Modeling code records:

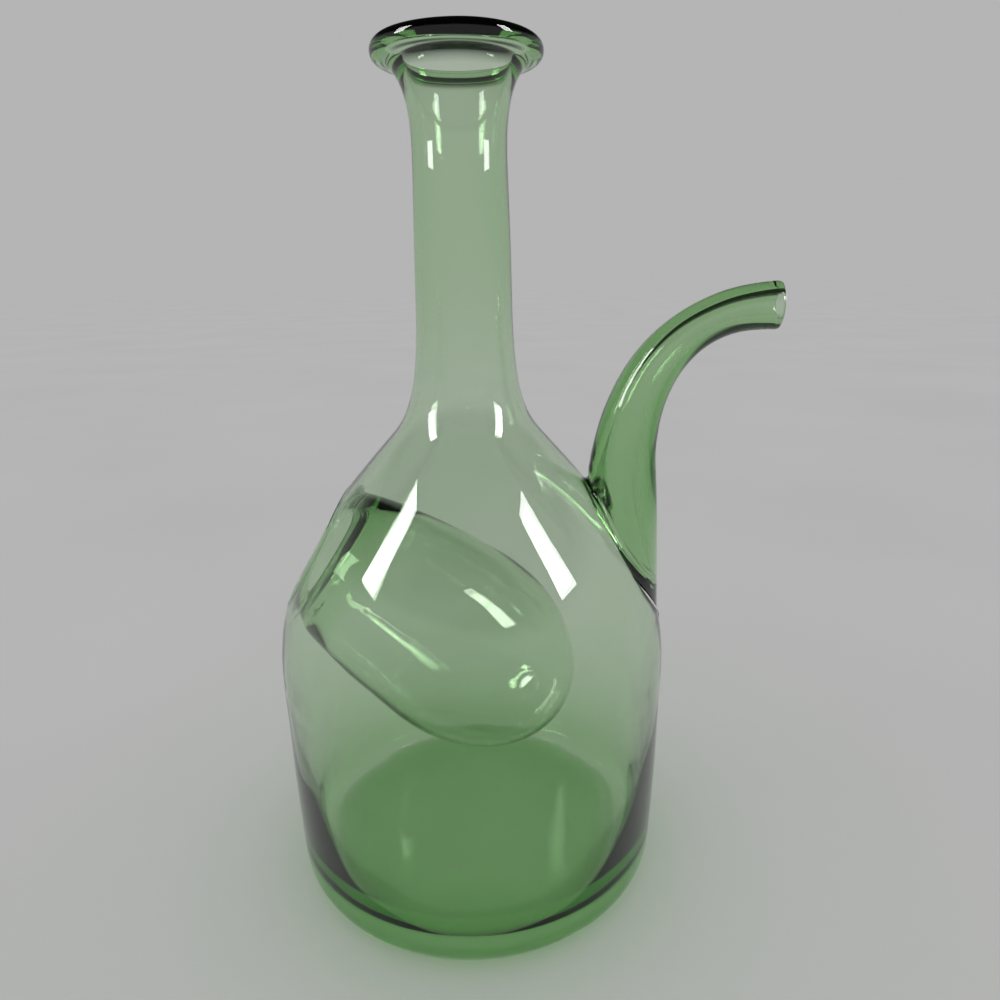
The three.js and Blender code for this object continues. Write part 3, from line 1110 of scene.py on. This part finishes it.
@dataclass
class Studio:
    """The floor, the light and the camera, in metres and degrees.

    The floor lies a small gap below the base, so that the two surfaces don't coincide.
    """

    floor_gap: float = 0.0003
    floor_size: float = 12.0
    panel_distance: float = 0.55
    panel_width: float = 0.135
    panel_low: float = 0.39
    panel_high: float = 0.82
    panel_glow: float = 14.0
    wall_low: float = 0.46
    wall_high: float = 0.02
    lens: float = 26.048
    sensor: float = 36.0
    near: float = 0.01
    heading: float = -3.64
    pitch: float = -17.31
    roll: float = 0.87
    place: tuple[float, float, float] = (0.03167, -0.29308, 0.26074)

    def floor(self) -> bpy.types.Object:
        """Lays a plain pale floor."""
        bm = bmesh.new()
        bmesh.ops.create_grid(bm, x_segments=1, y_segments=1, size=self.floor_size)
        mesh = bpy.data.meshes.new("floor")
        bm.to_mesh(mesh)
        bm.free()
        floor = bpy.data.objects.new("floor", mesh)
        floor.location.z = -self.floor_gap
        floor.data.materials.append(PaleFloor().material())
        bpy.context.scene.collection.objects.link(floor)
        return floor

    def panel(self, name: str, azimuth: float) -> None:
        """Hangs an upright soft panel light beside the decanter, which shines in its glass.

        Args:
            name: The light's name.
            azimuth: Its direction from the decanter, in degrees from +X.
        """
        light = bpy.data.lights.new(name, "AREA")
        light.shape = "RECTANGLE"
        light.size, light.size_y = self.panel_width, self.panel_high - self.panel_low
        light.energy = self.panel_glow * math.pi * light.size * light.size_y
        lamp = bpy.data.objects.new(name, light)
        turn = math.radians(azimuth)
        away = Vector((math.cos(turn), math.sin(turn), 0.0))
        lamp.location = away * self.panel_distance + Vector((0, 0, (self.panel_low + self.panel_high) / 2))
        lamp.rotation_euler = away.to_track_quat("Z", "Y").to_euler()
        lamp.visible_camera = lamp.visible_diffuse = False
        bpy.context.scene.collection.objects.link(lamp)

    def sky(self) -> None:
        """Sets a soft even light, and the pale backdrop that the camera and the glass see."""
        world = bpy.data.worlds.new("studio")
        world.use_nodes = True
        shader = Shader(world.node_tree)
        path = shader.node("ShaderNodeLightPath", output="Is Camera Ray")
        glossy = Wire(shader, path.socket.node.outputs["Is Glossy Ray"])
        through = Wire(shader, path.socket.node.outputs["Is Transmission Ray"])
        seen = path.max(glossy).max(through)
        way = shader.node("ShaderNodeTexCoord", output="Generated")
        height = shader.node("ShaderNodeSeparateXYZ", values={0: way}, output="Z")
        wall = shader.node("ShaderNodeValToRGB", {"stops": (
            (0.32, (*[self.wall_low] * 3, 1.0)), (0.5, (*[self.wall_high] * 3, 1.0)))}, {"Fac": height})
        light = shader.node("ShaderNodeBackground", values={"Color": (1.0, 1.0, 1.0, 1.0), "Strength": 1.0})
        backdrop = shader.node("ShaderNodeBackground", values={"Color": wall, "Strength": 1.0})
        mix = shader.node("ShaderNodeMixShader", values={0: seen, 1: light, 2: backdrop})
        shader.node("ShaderNodeOutputWorld", values={"Surface": mix})
        bpy.context.scene.world = world

    def camera(self) -> None:
        """Sets the camera as the photograph was taken."""
        camera = bpy.data.cameras.new("camera")
        camera.lens, camera.sensor_width, camera.clip_start = self.lens, self.sensor, self.near
        obj = bpy.data.objects.new("camera", camera)
        heading, pitch, roll = (math.radians(turn) for turn in (self.heading, self.pitch, self.roll))
        level = Vector((math.sin(heading), math.cos(heading), 0))
        forward = level * math.cos(pitch) + Vector((0, 0, math.sin(pitch)))
        right = forward.cross(Vector((0, 0, 1))).normalized()
        up = right.cross(forward)
        side = right * math.cos(roll) - up * math.sin(roll)
        top = right * math.sin(roll) + up * math.cos(roll)
        turned = Matrix((side, top, -forward)).transposed().to_4x4()
        obj.matrix_world = Matrix.Translation(Vector(self.place)) @ turned
        bpy.context.scene.collection.objects.link(obj)
        bpy.context.scene.camera = obj

    def set_up(self) -> None:
        """Sets up the floor, the light and the camera."""
        self.camera()
        self.floor()
        self.sky()
        self.panel("left_panel", -157.0)
        self.panel("right_panel", -18.0)
        bpy.context.scene.view_settings.view_transform = "Standard"


def main() -> None:
    """Builds the decanter and its studio."""
    logging.basicConfig(level=logging.INFO)
    Studio().set_up()
    for piece in Decanter().build():
        log.info("%s: %d faces", piece.name, len(piece.data.polygons))


if __name__ == "__main__":
    main()
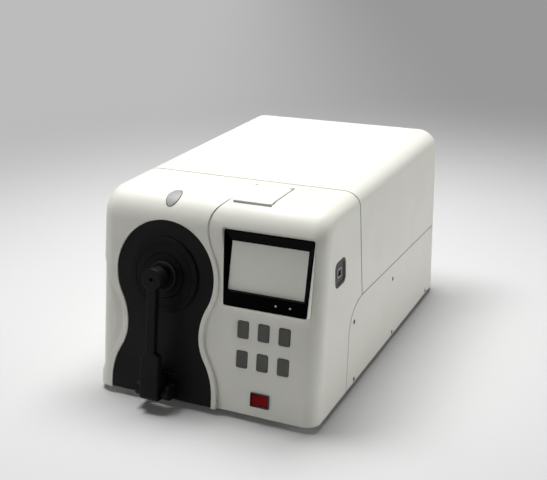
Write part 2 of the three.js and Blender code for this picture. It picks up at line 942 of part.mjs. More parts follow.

What you will do:
Copy the lines from the start of the data verbatim, stopping after the line containing "in its glass.".

Finished task:
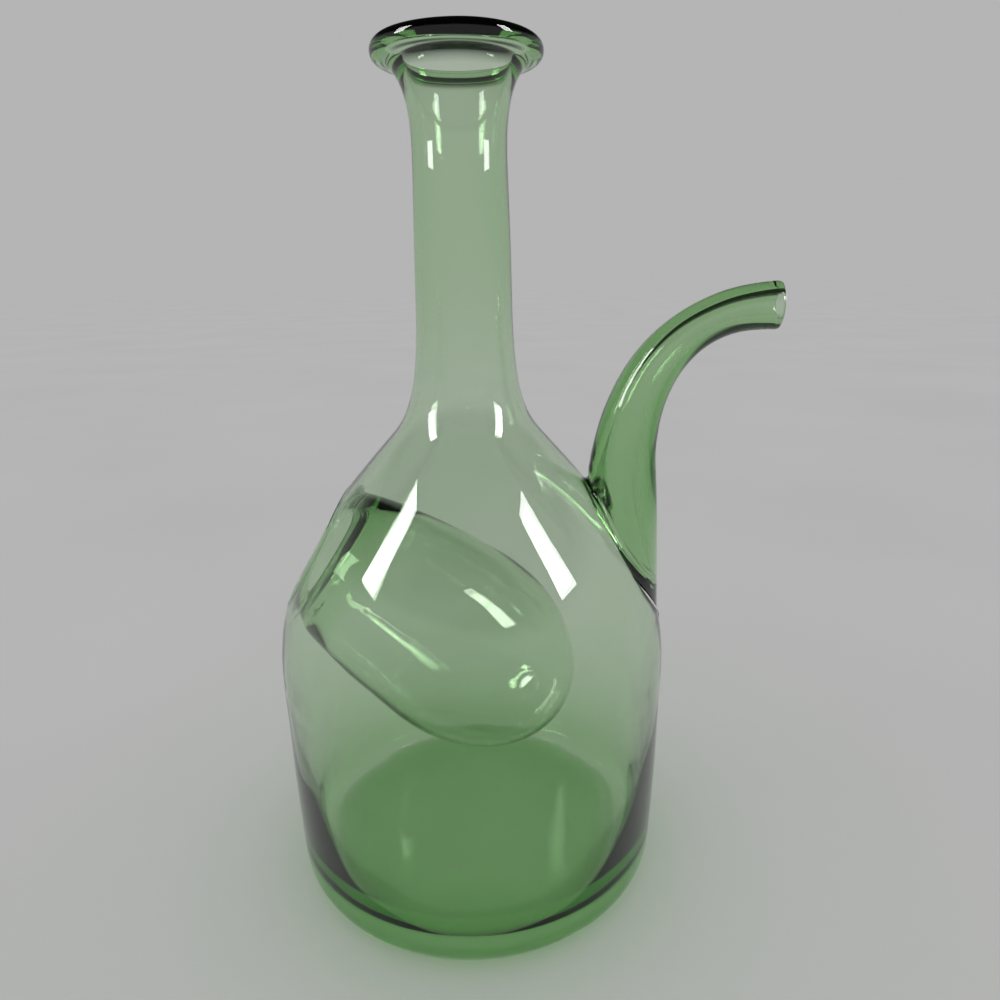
The three.js and Blender code for this object continues. Write part 3, from line 1110 of scene.py on. This part finishes it.
@dataclass
class Studio:
    """The floor, the light and the camera, in metres and degrees.

    The floor lies a small gap below the base, so that the two surfaces don't coincide.
    """

    floor_gap: float = 0.0003
    floor_size: float = 12.0
    panel_distance: float = 0.55
    panel_width: float = 0.135
    panel_low: float = 0.39
    panel_high: float = 0.82
    panel_glow: float = 14.0
    wall_low: float = 0.46
    wall_high: float = 0.02
    lens: float = 26.048
    sensor: float = 36.0
    near: float = 0.01
    heading: float = -3.64
    pitch: float = -17.31
    roll: float = 0.87
    place: tuple[float, float, float] = (0.03167, -0.29308, 0.26074)

    def floor(self) -> bpy.types.Object:
        """Lays a plain pale floor."""
        bm = bmesh.new()
        bmesh.ops.create_grid(bm, x_segments=1, y_segments=1, size=self.floor_size)
        mesh = bpy.data.meshes.new("floor")
        bm.to_mesh(mesh)
        bm.free()
        floor = bpy.data.objects.new("floor", mesh)
        floor.location.z = -self.floor_gap
        floor.data.materials.append(PaleFloor().material())
        bpy.context.scene.collection.objects.link(floor)
        return floor

    def panel(self, name: str, azimuth: float) -> None:
        """Hangs an upright soft panel light beside the decanter, which shines in its glass.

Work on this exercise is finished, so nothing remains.